Summit: 2 998 m (9 836 ft.)
Elevation gain of climb: 1 460 m (4 800 ft.)
Distance: approx. 18 km round trip
Average round-trip time: 9 hours
The route description to the summit of Cascade Mountain begins at the Cascade Amphitheatre (see trailhead information for access to Amphitheatre). The following description matches the numbers on the route photo below.
1. Amphitheatre Meadows
These meadows are the destination of the hiking trail, and the start of the scrambling route to the summit. The Amphitheatre is the huge basin ahead curving gradually around to the left. The route to the summit generally follows the skyline of the cliffs forming the right wall of the Amphitheatre. Take a moment to pick out the main features—the First Peak, False Summit and the Main Summit—as viewed from this point.
2. The Start
Follow the hiking trail along the meadows until nearly past the band of forest on the right. Turn to the right off the hiking trail and pick up a narrow footpath leading back to the right along the base of the steep slope. This path turns up the slope once past the end of the rock cliffs and safely gains the easier slopes along the top edge of the Amphitheatre cliffs. Follow this “edge” up to the last trees on the ridge. Do not traverse left across the steep ledges below the crest of the cliff.
3. First Peak
From the last trees, there are two options: follow a marked route through boulders that contours up and around the right side of the First Peak, or continue along the ridge crest up and over the First Peak.
Climbing Tip: From this point on, make a conscious effort to look back at the ascent route for landmarks to aid in the descent.
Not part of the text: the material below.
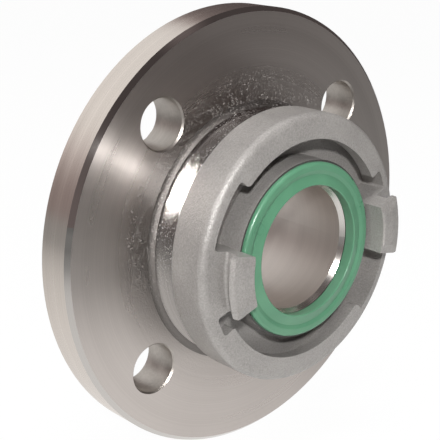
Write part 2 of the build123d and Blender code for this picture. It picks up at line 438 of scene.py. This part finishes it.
def blasted_steel():
    """Bead-blasted stainless steel: matt, with a fine even grain."""
    n = Finish("blasted_steel")
    dark = (0.23, 0.217, 0.207)
    light = (0.34, 0.323, 0.308)
    grain = n.noise(scale=1500, detail=2, roughness=0.65)
    blotch = n.noise(scale=70, detail=4, roughness=0.55)
    colour = n.ramp(n.weigh(grain, GRIT_SHARE, blotch), GRIT_LOW, dark, GRIT_HIGH, light)
    roughness = n.span(blotch, NOISE_LOW, NOISE_HIGH, to_low=0.33, to_high=0.42)
    normal = n.bump(grain, distance=0.00025, strength=0.9)
    n.set(base_color=colour, metallic=0.3, roughness=roughness, normal=normal)
    return n.material


def painted_shade_steel():
    """The hub's top strip, painted dark as painted shade of the gap round the seal."""
    n = Finish("painted_shade_steel")
    n.set(base_color=(0.045, 0.043, 0.041), metallic=0.0, roughness=0.8)
    return n.material


def seal_rubber():
    """Green moulded rubber with a satin face."""
    n = Finish("seal_rubber")
    dark = (0.064, 0.180, 0.105)
    light = (0.088, 0.222, 0.133)
    grain = n.noise(scale=1500, detail=3, roughness=0.5)
    cloud = n.noise(scale=60, detail=3, roughness=0.5)
    colour = n.ramp(cloud, NOISE_LOW, dark, NOISE_HIGH, light)
    roughness = n.span(cloud, NOISE_LOW, NOISE_HIGH, to_low=0.27, to_high=0.36)
    normal = n.bump(grain, distance=0.00003, strength=0.5)
    n.set(base_color=colour, metallic=0.0, roughness=roughness, normal=normal)
    return n.material


def spring_wire():
    """Drawn spring wire."""
    n = Finish("spring_wire")
    dark = (0.42, 0.42, 0.42)
    light = (0.56, 0.56, 0.55)
    cloud = n.noise(scale=900, detail=2, roughness=0.5)
    n.set(base_color=n.ramp(cloud, NOISE_LOW, dark, NOISE_HIGH, light), metallic=1.0, roughness=0.28)
    return n.material


def floor_white():
    """Show the floor white but for a faint shadow, and dim its reflection with distance and to the front."""
    n = Finish("floor")
    n.set(base_color=FLOOR_COLOUR, roughness=FLOOR_ROUGHNESS)
    x, y, _ = n.axes()
    far = n.span(n.length(x, y), FLOOR_BRIGHT_TO, FLOOR_DARK_FROM, 1.0, FLOOR_FAR_LEVEL, smooth=False)
    forward = n.math("MULTIPLY", n.math("ADD", y, n.math("MULTIPLY", x, FLOOR_LEAN)), -1.0)
    front = n.span(forward, FLOOR_FRONT_FROM, FLOOR_FRONT_TO, 1.0, FLOOR_FRONT_LEVEL)
    level = n.span(n.ray("Glossy"), 0.0, 1.0, 1.0, n.math("MULTIPLY", far, front), smooth=False)
    share = n.math("MULTIPLY", n.seen_or_mirrored(), FLOOR_SEEN)
    blend = n.feed(n.add("ShaderNodeMixShader"), share, n.shader.outputs[0], n.glow(level))
    n.give(n.surface, blend.outputs[0])
    return n.material


def band_glow():
    """Light the band dimly below and white above, lower at the back left and higher at the front right."""
    n = Finish("dark_band")
    x, y, z = n.axes()
    front_right = n.math("SUBTRACT", x, y)
    height = n.math("ADD", z, BAND_MIDDLE)
    dark_to = n.span(front_right, *BAND_TURN, *BAND_DARK_TO)
    white_from = n.span(front_right, *BAND_TURN, *BAND_WHITE_FROM)
    level = n.span(front_right, *BAND_TURN, *BAND_LEVEL)
    strength = n.span(height, dark_to, white_from, level, 1.0)
    colour = n.ramp(strength, TINT_FULL, BAND_TINT, TINT_GONE, WHITE)
    n.give(n.surface, n.glow(strength, colour))
    return n.material


def wear(mesh, *materials):
    """Swap a mesh's materials for these."""
    mesh.materials.clear()
    for material in materials:
        mesh.materials.append(material)


def place_of(face):
    """Give the radius and the station of a face's middle."""
    middle = face.center
    return (middle.x ** 2 + middle.z ** 2) ** 0.5, -middle.y


def dress(mesh, finishes, finish_at):
    """Give each face of a mesh the finish that is named for its place."""
    wear(mesh, *finishes.values())
    order = list(finishes)
    for face in mesh.polygons:
        face.material_index = order.index(finish_at(*place_of(face)))


def flange_finish_at(radius, station):
    """Name the finish of the flange piece at a radius and a station."""
    behind_front = station < PLATE_FRONT - EDGE
    if radius > RIM_FROM and behind_front:
        return "rim"
    if radius > CORNER_FROM and behind_front:
        return "corner"
    if radius < BORE_TO:
        return "mouth" if MOUTH_FROM < station < MOUTH_TO else "bore"
    if FOOT_FROM < radius < NECK_TO and station > PLATE_FRONT + FOOT_EDGE:
        return "foot"
    if radius < NECK_TO and station > PLATE_FRONT + EDGE:
        return "neck"
    if HOLES_FROM < radius < HOLES_TO and station > PLATE_BACK + EDGE and behind_front:
        return "hole"
    return "face"


def lug_ring_finish_at(radius, station):
    """Name the finish of the lug ring at a radius and a station."""
    # Painted shade: the hub's top strip round the seal, painted dark like the gap there
    if radius < HUB_R and abs(station - SEAL_LEDGE) < EDGE:
        return "hub_top"
    return "casting"


def flange_finishes():
    """Make the finishes of the flange piece, by the names that flange_finish_at gives."""
    return {
        "face": turned_face(),
        "rim": turned_rim(),
        "corner": turned_corner(),
        "neck": turned_neck(),
        "foot": neck_foot(),
        "hole": drilled_hole(),
        "bore": smooth_bore(),
        "mouth": turned_edge(),
    }


def lug_ring_finishes():
    """Make the finishes of the lug ring, by the names that lug_ring_finish_at gives."""
    return {
        "casting": blasted_steel(),
        "hub_top": painted_shade_steel(),
    }


def rounded(corners):
    """Give a profile's points, with an arc at each (radius, station, rounding) corner that asks for one."""
    points = []
    for index, (radius, station, rounding) in enumerate(corners):
        corner = Vector((radius, station))
        if not rounding:
            points.append(corner)
            continue
        before = (Vector(corners[index - 1][:2]) - corner).normalized()
        after = (Vector(corners[(index + 1) % len(corners)][:2]) - corner).normalized()
        half = before.angle(after) / 2
        middle = corner + (before + after).normalized() * rounding / sin(half)
        first = corner + before * rounding / tan(half) - middle
        last = corner + after * rounding / tan(half) - middle
        for step in range(ARC_STEPS + 1):
            points.append(middle + first.lerp(last, step / ARC_STEPS).normalized() * rounding)
    return points


def turned(name, corners):
    """Turn a closed profile about the coupling's axis into a piece."""
    outline = rounded(corners)
    form = bmesh.new()
    rings = []
    for step in range(TURN_STEPS):
        turn = 2 * pi * step / TURN_STEPS
        rings.append([form.verts.new((r * cos(turn), -station, r * sin(turn))) for r, station in outline])
    for here, there in zip(rings, rings[1:] + rings[:1]):
        for index in range(len(outline)):
            after = (index + 1) % len(outline)
            form.faces.new((here[index], here[after], there[after], there[index]))
    bmesh.ops.recalc_face_normals(form, faces=form.faces)
    mesh = bpy.data.meshes.new(name)
    form.to_mesh(mesh)
    form.free()
    mesh.shade_smooth()
    mesh.set_sharp_from_angle(angle=radians(SHARP_ANGLE))
    piece = bpy.data.objects.new(name, mesh)
    bpy.context.scene.collection.objects.link(piece)
    return piece


def add_seal(rubber):
    """Model the moulded seal: bead behind the hub's ledge, raised outer band, valley and taller nose."""
    seal = turned("moulded_seal", [
        (SEAL_MOUTH_R, SEAL_BACK, 0),
        (SEAL_BEAD_R, SEAL_BACK, 0),
        (SEAL_BEAD_R, SEAL_BEAD_FRONT, 0),
        (SEAL_BODY_R, SEAL_BEAD_FRONT, 0),
        (SEAL_BODY_R, SEAL_LEDGE, 0),
        (SEAL_OUTER_R, SEAL_LEDGE, 0),
        (SEAL_OUTER_R, SEAL_BAND, SEAL_EDGE_ROUND),
        (SEAL_BAND_R, SEAL_BAND, SEAL_BAND_ROUND),
        (SEAL_VALLEY_R, SEAL_VALLEY, 0),
        (SEAL_NOSE_R, SEAL_NOSE, SEAL_NOSE_ROUND),
    ])
    wear(seal.data, rubber)
    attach(seal, "lug_ring")
    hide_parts("seal_ring")


def facing(place, target):
    """Give the pose of a camera or lamp that stands at a place and looks at a target."""
    return Matrix.Translation(place) @ (target - place).to_track_quat("-Z", "Y").to_matrix().to_4x4()


def add_camera():
    """Place the photograph's camera."""
    camera = bpy.data.cameras.new("camera")
    camera.sensor_fit = "HORIZONTAL"
    camera.angle = radians(CAMERA_ANGLE)
    camera.clip_start = CAMERA_NEAR
    holder = bpy.data.objects.new("camera", camera)
    holder.matrix_world = facing(CAMERA_PLACE, CAMERA_TARGET) @ Matrix.Rotation(radians(CAMERA_ROLL), 4, "Z")
    bpy.context.scene.collection.objects.link(holder)
    bpy.context.scene.camera = holder


def add_area(name, direction, distance, size, power, mirrored=True):
    """Place a square soft light that looks at the coupling, and say whether the metal mirrors it."""
    light = bpy.data.lights.new(name, "AREA")
    light.size = size
    light.energy = power
    holder = bpy.data.objects.new(name, light)
    holder.matrix_world = facing(LAMP_AIM + direction.normalized() * distance, LAMP_AIM)
    holder.visible_glossy = mirrored
    bpy.context.scene.collection.objects.link(holder)


def add_world():
    """Light the scene evenly, show white to the camera, and a little less than white in reflections."""
    world = bpy.data.worlds.new("studio")
    bpy.context.scene.world = world
    world.use_nodes = True
    n = Nodes(world.node_tree)
    level = n.span(n.seen_or_mirrored(), 0.0, 1.0, WORLD_LEVEL, WORLD_MIRRORED, smooth=False)
    strength = n.math("MAXIMUM", level, n.ray("Camera"))
    background = n.feed(n.add("ShaderNodeBackground"), WHITE, strength)
    n.feed(n.add("ShaderNodeOutputWorld"), background.outputs[0])


def add_floor(low):
    """Lay the floor under the flange's rim."""
    bpy.ops.mesh.primitive_plane_add(size=FLOOR_SIZE, location=(0, 0, low))
    floor = bpy.context.object
    floor.name = "floor"
    wear(floor.data, floor_white())


def add_band():
    """Stand the band round the studio, where only reflections show it."""
    bpy.ops.mesh.primitive_cylinder_add(vertices=BAND_SIDES, radius=BAND_RADIUS, depth=BAND_HIGH - BAND_LOW,
                                        end_fill_type="NOTHING", location=(0, 0, BAND_MIDDLE))
    band = bpy.context.object
    band.name = "dark_band"
    wear(band.data, band_glow())
    for ray in ("camera", "diffuse", "shadow", "transmission"):
        setattr(band, "visible_" + ray, False)


def main():
    """Load the frame, dress its pieces, and light and show them as in the photograph."""
    bpy.context.scene.view_settings.view_transform = "Standard"
    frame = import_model()
    cad_low, cad_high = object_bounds()
    nodes = frame["nodes"]
    rubber = seal_rubber()
    add_camera()
    dress(nodes["flange_spigot"].data, flange_finishes(), flange_finish_at)
    dress(nodes["lug_ring"].data, lug_ring_finishes(), lug_ring_finish_at)
    wear(nodes["seal_ring"].data, rubber)
    wear(nodes["retaining_ring"].data, spring_wire())
    add_seal(rubber)
    add_world()
    add_area("key", KEY_FROM, KEY_DISTANCE, KEY_SIZE, KEY_POWER)
    add_area("top", TOP_FROM, TOP_DISTANCE, TOP_SIZE, TOP_POWER, mirrored=False)
    add_floor(cad_low[2])
    add_band()


main()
Weather and visibility can change. See [look back] for key points in this route description.
4. Hidden Notch
Look towards the False Summit, which is the next main feature up the ridge. Careful route-finding starts here! As the name implies, many hikers have been surprised when they reached this peak to find that it is not the top, and that the way to the actual summit is blocked by a drop down a vertical cliff.
Beyond the First Peak, hike easily up the ridge crest on smooth dirt and moss. As soon as the ridge surface changes to solid rock, scramble down a small step (2 m) to the right. Continue up on easy ground just below a little cliff on the right side of the ridge until reaching an obvious notch in the ridge that, until now, has been hidden from view [look back].
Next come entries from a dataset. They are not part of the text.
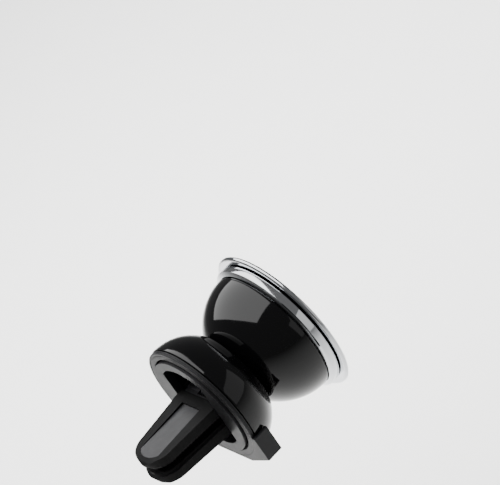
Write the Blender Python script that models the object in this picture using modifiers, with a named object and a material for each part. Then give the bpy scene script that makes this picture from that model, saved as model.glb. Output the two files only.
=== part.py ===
"""Magnetic phone mount that clips on an air-vent louver of a car.

Frame: metres, +Z up. +Y points into the vent, -Y points at the driver, and the phone's plate faces -Y.
The origin is the centre of the slot between the two jaws, in the plane of the clip's rear face.
All the turned pieces share one axis along Y, AXIS_Z above the slot.

The sizes below are in millimetres, and the functions that make the solids turn them into metres.
"""

import math

import bmesh
import bpy
from mathutils import Matrix, Vector

MM = 0.001
GAP = 0.3  # between two pieces that touch

# Driving dimensions
AXIS_Z = 2.3  # turned axis above the middle of the louver slot
PLATE_Y = -30.5  # front face of the phone plate
BALL_Y = -18.0  # centre of the ball joint
PLATE_R = 21.1
PLATE_THICK = 1.3
HEAD_R = 17.95  # head dome at its widest, beside the chrome ring
HEAD_FRONT_Y = -26.1
HEAD_REAR_Y = -12.2
HEAD_LENGTH = 16.5  # semi-axis of the ellipse that the dome follows
HEAD_WALL = 1.7
SOCKET_R = 8.3  # opening in the back of the head dome
BALL_R = 5.0
NECK_R = 2.6
LINER_IN_R, LINER_OUT_R = 5.2, 5.75
CUP_IN_R, CUP_OUT_R = 6.0, 7.3
BASE_R = 17.5  # base dome at its widest
BASE_MID_Y = -1.0
BASE_LENGTH = 14.0
BASE_POWER = 2.2
BASE_EDGE_Y = -1.2
LIP_Y = -11.4
DISH_Y = -9.1
CEILING_Y = -7.5  # inner face of the base dome's front wall
RING_R = 17.3
RING_THICK = 0.9
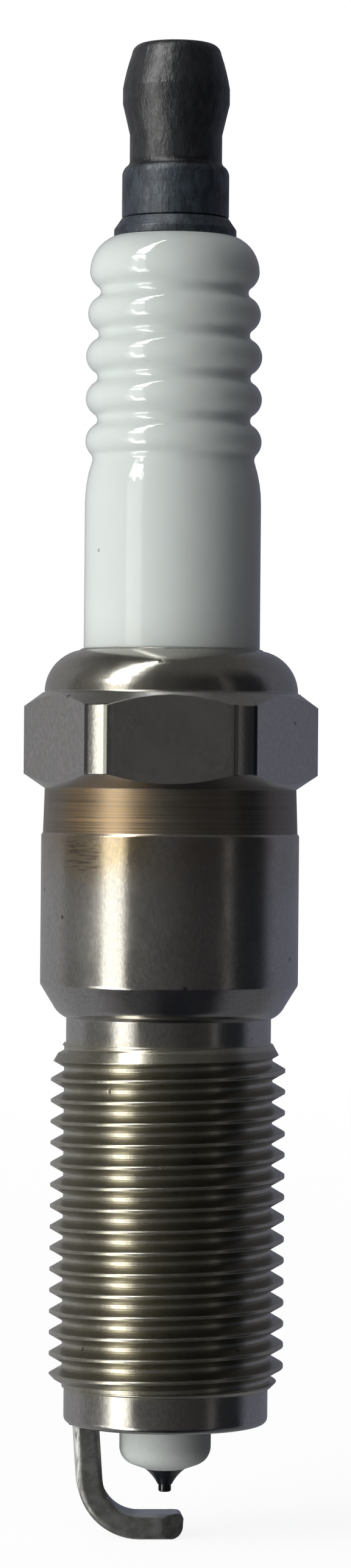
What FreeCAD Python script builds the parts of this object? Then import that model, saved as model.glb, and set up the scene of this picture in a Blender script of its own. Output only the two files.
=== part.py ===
import FreeCAD, Part
import math
import os
import re

import Sketcher

# A resistor spark plug with a tapered sealing face, in millimetres.
# The plug's axis is Z, with the terminal up and the firing end down. Z = 0 is the gauge plane of the
# tapered face, where the cone is 14.8 mm across: it is where the plug rests in a cylinder head.
# Names that end in _z are heights on that axis. The ground electrode's leg is on the -X side.

SIZES = {
    "edge_break": 0.12,
    "play": 0.01,
    # terminal nut: bulb, waist and collar, on an M4 stud
    "terminal_top_z": 56.2,
    "terminal_face_diameter": 4.2,
    "crown_diameter": 5.32,
    "crown_z": 55.6,
    "crown_curve": 0.7,
    "bulb_side_curve": 12,
    "bulb_diameter": 6.35,
    "bulb_high_z": 53.55,
    "bulb_low_z": 52.65,
    "bulb_foot_curve": 1.5,
    "bulb_foot_height": 0.25,
    "bulb_foot_step": 0.06,
    "waist_diameter": 5.48,
    "waist_high_z": 50.8,
    "waist_low_z": 49.25,
    "collar_rim_diameter": 5.72,
    "collar_rim_z": 48.95,
    "collar_shoulder_z": 48.4,
    "collar_shoulder_curve": 0.7,
    "waist_foot_curve": 0.4,
    "nut_base_z": 45.85,
    "nut_bore_diameter": 4.1,
    "nut_bore_bevel": 0.25,
    "nut_bore_top_z": 53.4,
    "drill_point_height": 0.8,
    # terminal stud
    "flange_diameter": 7.26,
    "flange_rim_z": 45.25,
    "flange_top_diameter": 6.4,
    "flange_top_z": 45.8,
    "stud_top_z": 53.0,
    "stud_diameter": 4.0,
    "stud_pitch": 0.7,
    "stud_relief_diameter": 3.0,
    "stud_relief_z": 46.05,
    "stud_thread_low_z": 46.25,
    "shank_diameter": 3.7,
    "shank_low_z": 15.0,
    "shank_bevel_height": 0.4,
    "grip_diameter": 3.0,
    "grip_groove_depth": 0.3,
    "grip_pitch": 0.9,
    "stud_low_z": 10.0,
    # insulator, outside
    "insulator_top_z": 44.72,
    "insulator_top_diameter": 7.4,
    "insulator_diameter": 10.45,
    "top_rib_z": 42.7,
    "top_rib_diameter": 10.06,
    "second_rib_diameter": 10.25,
    "rib_pitch": 2.52,
    "crest_curve": 1.1,
    "valley_curve": 0.4,
    "lowest_valley_curve": 0.5,
    "land_curve": 8.0,
    "land_top_z": 28.9,
    "land_low_z": 20.4,
    "packed_diameter": 10.36,
    "packed_taper_height": 0.6,
    "belly_diameter": 12.06,
    "belly_high_z": 13.7,
    "belly_low_z": 2.8,
    "stem_diameter": 9.2,
    "nose_root_diameter": 7.7,
    "nose_root_z": -14.0,
    "nose_diameter": 5.43,
    "nose_straight_z": -23.0,
    "nose_corner_z": -27.0,
    "nose_corner_curve": 1.1,
    "nose_face_diameter": 4.0,
    "nose_face_rise": 0.29,
    "nose_end_z": -28.32,
    # insulator's bore, and what fills it
    "core_bore_diameter": 4.0,
    "tip_bore_diameter": 2.44,
    "bore_step_z": -9.0,
    "bore_step_height": 0.35,
    "fill_diameter": 3.98,
    "upper_seal_top_z": 14.0,
    "resistor_top_z": 8.0,
    "resistor_low_z": -5.0,
    # centre electrode
    "electrode_diameter": 2.4,
    "head_diameter": 3.7,
    "head_bevel_height": 0.4,
    "head_top_z": -8.0,
    "knob_diameter": 1.9,
    "knob_top_z": -7.0,
    "electrode_end_z": -29.25,
    "electrode_end_diameter": 0.86,
    "electrode_cone_curve": 2.6,
    "copper_diameter": 1.3,
    "copper_low_z": -26.2,
    "copper_point_height": 0.35,
    "tip_diameter": 0.76,
    "tip_root_z": -28.6,
    "tip_end_z": -29.7,
    # metal body, outside, from the crimped lip down
    "lip_top_z": 20.3,
    "lip_inner_diameter": 10.54,
    "lip_edge_diameter": 10.9,
    "lip_edge_height": 0.1,
    "lip_edge_curve": 0.25,
    "dome_curve": 2.55,
    "dome_diameter": 15.04,
    "dome_base_z": 17.7,
    "ledge_width": 0.12,
    "ledge_drop": 0.05,
    "hex_flats": 15.8,
    "hex_corners": 17.44,
    "hex_high_z": 16.85,
    "hex_low_z": 12.85,
    "hex_base_z": 12.0,
    "band_top_diameter": 14.93,
    "band_diameter": 15.1,
    "band_low_z": 9.35,
    "barrel_diameter": 15.3,
    "barrel_low_z": 0.38,
    "gauge_diameter": 14.8,
    "taper_half_angle": 31.5,
    "taper_low_z": -0.82,
    "neck_curve": 1.6,
    "neck_top_z": -1.6,
    "neck_diameter": 12.15,
    "thread_diameter": 13.9,
    "thread_pitch": 1.25,
    "thread_top_z": -3.1,
    "thread_runout_height": 1.35,
    "thread_low_z": -23.45,
    "thread_bevel": 0.75,
    "thread_cut_top_z": -2.4,
    "thread_cut_low_z": -24.03,
    "pilot_diameter": 12.1,
    "pilot_corner_curve": 0.4,
    "end_face_z": -25.6,
    # metal body, inside
    "firing_bore_diameter": 8.0,
    "shelf_z": -11.9,
    "shelf_slope": 30.0,
    "stem_bore_diameter": 9.4,
    "stem_bore_top_z": 1.0,
    "packing_bore_diameter": 12.2,
    # packing between insulator and metal body
    "washer_thickness": 0.3,
    "washer_side_play": 0.05,
    "ring_wire_diameter": 0.84,
    "upper_ring_z": 18.6,
    "lower_ring_z": 14.98,
    # ground electrode
    "spark_gap": 1.2,
    "strap_thickness": 1.5,
    "strap_width": 2.7,
    "strap_edge_curve": 0.35,
    "strap_radius": 4.73,
    "strap_lean": 4.0,
    "strap_bend": 3.0,
    "strap_reach": 1.05,
    "strap_end_width": 1.6,
    "strap_taper_length": 1.3,
    "strap_heel_curve": 0.75,
    "strap_toe_curve": 0.3,
    "strap_index": 4.0,
}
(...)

At this notch landmark, pick up an important detour around terrain difficulties that lie hidden beyond the False Summit. Ignore the well-worn track that leads straight up the slope above. Instead, take the narrow marked route that leads horizontally right across the 230 m wide slope to the right-hand skyline, onto the south side of the mountain, overlooking the Bow Valley [look back].
5. The False Summit
At the skyline, turn a corner and scramble a few meters down a small rock band. Follow a faint trail in the loose scree along the base of the rock band. If this slope is snow-covered, consider turning back. Within a few minutes, turn left around another small ridge and cross a steep slope to rejoin the main ridge beyond the False Summit [look back].
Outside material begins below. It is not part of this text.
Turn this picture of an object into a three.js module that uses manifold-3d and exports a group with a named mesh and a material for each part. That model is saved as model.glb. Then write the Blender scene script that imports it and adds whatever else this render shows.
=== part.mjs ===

This slope forms a steep bowl exposed to cliffs below. When the mountain is dry, walk across on soft dirt most of the way. It is easy but breathtaking! However, this is also the last place for winter snow to melt off this side of the mountain. A bad slip here could be disastrous. If snow is present, climb across this place with extreme care and be prepared to turn back if uncertain of safety. A climbing ice axe could be useful.
6. The Main Summit
From the notch beyond the False Summit [look back], scramble up long, loose scree to the main summit. The summit is marked by a cairn. Enjoy the fantastic views but be sure to stay away from cornice snow along the summit ridge (most cornices eventually fall off in the summer). Summit elevation is 2 998 m.
Descend by the same route you climbed following the marked route. Retrace your steps. No shortcuts! Follow the ridge, with detours around the False Summit and First Peak, and stay on course. Wandering off-route wastes time and can lead to dangerous terrain.
From the ridge just above the False Summit, a tempting shortcut is to climb straight down to the Amphitheatre. This is a potentially fatal mistake! Review the route photo to see the huge cliffs below which are hidden from view at the ridge.
The practice of looking back during the ascent will now pay off by helping you retrace the route quickly on the way down. At the First Peak, follow the marked route that bypasses the peak on the left side, or climb back up over the little peak and follow the ridge down to the last trees. On a clear day, the view down the southwest face to Mt. Norquay ski resort may look like an easy shortcut back to the parking lot. Again, this would be a serious mistake! This direction ends in cliffs and does not rejoin with the trail.